What to do:
Set down, please, exactly the lines below that run from the line with "Continue the three.js" to the line with "return np.where(s <", both lines included.

Material for this exercise:
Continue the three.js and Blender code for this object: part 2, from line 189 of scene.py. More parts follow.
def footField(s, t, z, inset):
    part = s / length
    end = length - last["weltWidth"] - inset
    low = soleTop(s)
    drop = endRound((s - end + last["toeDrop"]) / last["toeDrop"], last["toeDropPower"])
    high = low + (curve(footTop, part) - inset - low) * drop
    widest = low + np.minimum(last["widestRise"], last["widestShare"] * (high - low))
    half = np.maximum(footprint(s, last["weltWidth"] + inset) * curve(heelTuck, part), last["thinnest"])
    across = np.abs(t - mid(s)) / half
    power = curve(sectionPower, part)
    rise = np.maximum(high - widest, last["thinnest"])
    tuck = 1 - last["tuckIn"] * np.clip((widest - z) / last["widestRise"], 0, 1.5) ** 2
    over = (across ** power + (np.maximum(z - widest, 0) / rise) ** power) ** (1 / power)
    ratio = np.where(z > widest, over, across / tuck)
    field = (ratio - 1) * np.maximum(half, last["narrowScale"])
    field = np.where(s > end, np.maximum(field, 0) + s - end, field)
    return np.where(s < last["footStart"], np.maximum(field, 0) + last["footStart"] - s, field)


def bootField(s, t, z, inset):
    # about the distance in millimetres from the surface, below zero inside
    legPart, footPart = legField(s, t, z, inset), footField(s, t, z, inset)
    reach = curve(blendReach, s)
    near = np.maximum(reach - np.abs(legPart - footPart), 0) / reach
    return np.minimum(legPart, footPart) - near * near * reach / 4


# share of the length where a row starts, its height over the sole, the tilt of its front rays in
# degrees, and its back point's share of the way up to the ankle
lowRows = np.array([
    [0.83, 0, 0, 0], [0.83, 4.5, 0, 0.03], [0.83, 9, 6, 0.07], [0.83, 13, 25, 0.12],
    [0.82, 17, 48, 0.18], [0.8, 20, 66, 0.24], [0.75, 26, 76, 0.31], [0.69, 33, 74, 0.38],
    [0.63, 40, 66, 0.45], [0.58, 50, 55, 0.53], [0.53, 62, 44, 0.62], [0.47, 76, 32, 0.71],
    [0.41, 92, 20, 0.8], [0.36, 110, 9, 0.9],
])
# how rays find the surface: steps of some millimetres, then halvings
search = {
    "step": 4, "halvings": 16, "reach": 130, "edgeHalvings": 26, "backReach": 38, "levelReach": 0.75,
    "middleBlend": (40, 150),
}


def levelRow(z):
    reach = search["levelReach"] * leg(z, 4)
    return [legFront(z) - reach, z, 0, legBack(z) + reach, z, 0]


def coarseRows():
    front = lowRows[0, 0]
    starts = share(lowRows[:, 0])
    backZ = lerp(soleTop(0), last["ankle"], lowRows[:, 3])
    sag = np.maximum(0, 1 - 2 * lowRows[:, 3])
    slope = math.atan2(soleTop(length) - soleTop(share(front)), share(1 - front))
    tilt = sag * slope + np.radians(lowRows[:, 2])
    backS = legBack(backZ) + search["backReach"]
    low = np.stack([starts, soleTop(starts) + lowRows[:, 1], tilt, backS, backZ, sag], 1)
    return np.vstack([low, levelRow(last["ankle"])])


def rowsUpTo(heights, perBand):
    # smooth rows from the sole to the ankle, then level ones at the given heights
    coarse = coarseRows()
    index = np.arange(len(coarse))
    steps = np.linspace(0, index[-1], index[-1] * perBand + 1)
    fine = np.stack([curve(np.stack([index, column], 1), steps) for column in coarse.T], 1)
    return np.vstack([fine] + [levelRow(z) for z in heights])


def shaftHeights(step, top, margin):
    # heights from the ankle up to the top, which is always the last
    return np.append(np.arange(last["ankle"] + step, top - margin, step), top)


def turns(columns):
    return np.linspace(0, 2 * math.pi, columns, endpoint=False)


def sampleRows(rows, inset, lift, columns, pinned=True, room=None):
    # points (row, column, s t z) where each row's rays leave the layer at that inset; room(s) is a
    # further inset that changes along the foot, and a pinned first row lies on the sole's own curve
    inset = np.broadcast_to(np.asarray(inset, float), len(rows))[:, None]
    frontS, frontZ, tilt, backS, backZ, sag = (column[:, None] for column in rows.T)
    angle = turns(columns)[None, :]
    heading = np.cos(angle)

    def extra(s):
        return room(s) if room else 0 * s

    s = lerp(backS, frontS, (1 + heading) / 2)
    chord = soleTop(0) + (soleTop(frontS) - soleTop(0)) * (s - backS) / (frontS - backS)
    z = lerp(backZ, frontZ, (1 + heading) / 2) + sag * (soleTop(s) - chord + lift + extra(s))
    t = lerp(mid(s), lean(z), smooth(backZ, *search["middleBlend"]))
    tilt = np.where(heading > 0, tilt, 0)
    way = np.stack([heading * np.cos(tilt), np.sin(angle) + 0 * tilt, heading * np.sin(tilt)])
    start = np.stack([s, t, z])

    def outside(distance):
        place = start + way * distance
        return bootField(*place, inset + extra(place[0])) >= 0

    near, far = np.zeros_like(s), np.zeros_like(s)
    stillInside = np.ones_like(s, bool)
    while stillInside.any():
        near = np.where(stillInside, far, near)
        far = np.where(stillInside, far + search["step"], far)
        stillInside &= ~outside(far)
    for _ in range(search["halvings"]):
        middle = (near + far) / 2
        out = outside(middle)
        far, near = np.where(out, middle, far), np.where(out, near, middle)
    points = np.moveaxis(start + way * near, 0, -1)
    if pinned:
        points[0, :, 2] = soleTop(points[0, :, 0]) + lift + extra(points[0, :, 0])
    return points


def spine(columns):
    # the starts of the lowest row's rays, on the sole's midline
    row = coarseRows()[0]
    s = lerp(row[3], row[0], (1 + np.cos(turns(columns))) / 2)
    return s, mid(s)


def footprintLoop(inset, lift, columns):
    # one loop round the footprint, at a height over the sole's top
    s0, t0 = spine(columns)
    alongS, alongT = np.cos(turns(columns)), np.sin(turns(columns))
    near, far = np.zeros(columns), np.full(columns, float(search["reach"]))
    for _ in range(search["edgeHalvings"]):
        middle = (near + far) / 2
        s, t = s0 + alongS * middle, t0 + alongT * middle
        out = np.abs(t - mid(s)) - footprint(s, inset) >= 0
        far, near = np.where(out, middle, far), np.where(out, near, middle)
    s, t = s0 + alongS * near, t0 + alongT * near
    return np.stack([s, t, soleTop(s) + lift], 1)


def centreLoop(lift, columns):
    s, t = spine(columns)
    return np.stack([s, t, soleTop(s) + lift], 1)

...

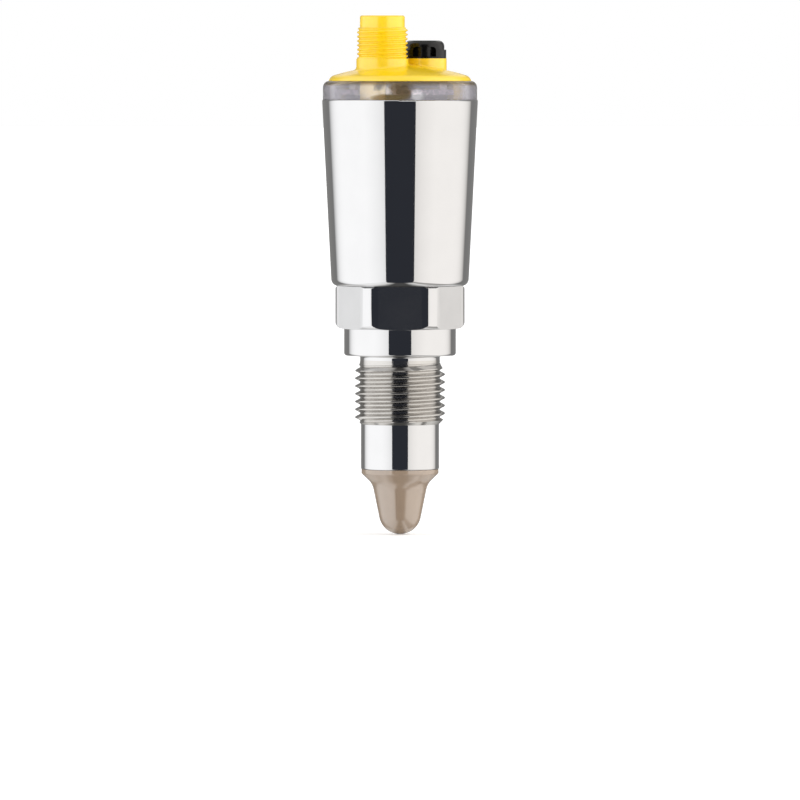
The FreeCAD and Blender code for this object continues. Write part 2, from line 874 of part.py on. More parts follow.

Final result:
Continue the three.js and Blender code for this object: part 2, from line 189 of scene.py. More parts follow.
def footField(s, t, z, inset):
    part = s / length
    end = length - last["weltWidth"] - inset
    low = soleTop(s)
    drop = endRound((s - end + last["toeDrop"]) / last["toeDrop"], last["toeDropPower"])
    high = low + (curve(footTop, part) - inset - low) * drop
    widest = low + np.minimum(last["widestRise"], last["widestShare"] * (high - low))
    half = np.maximum(footprint(s, last["weltWidth"] + inset) * curve(heelTuck, part), last["thinnest"])
    across = np.abs(t - mid(s)) / half
    power = curve(sectionPower, part)
    rise = np.maximum(high - widest, last["thinnest"])
    tuck = 1 - last["tuckIn"] * np.clip((widest - z) / last["widestRise"], 0, 1.5) ** 2
    over = (across ** power + (np.maximum(z - widest, 0) / rise) ** power) ** (1 / power)
    ratio = np.where(z > widest, over, across / tuck)
    field = (ratio - 1) * np.maximum(half, last["narrowScale"])
    field = np.where(s > end, np.maximum(field, 0) + s - end, field)
    return np.where(s < last["footStart"], np.maximum(field, 0) + last["footStart"] - s, field)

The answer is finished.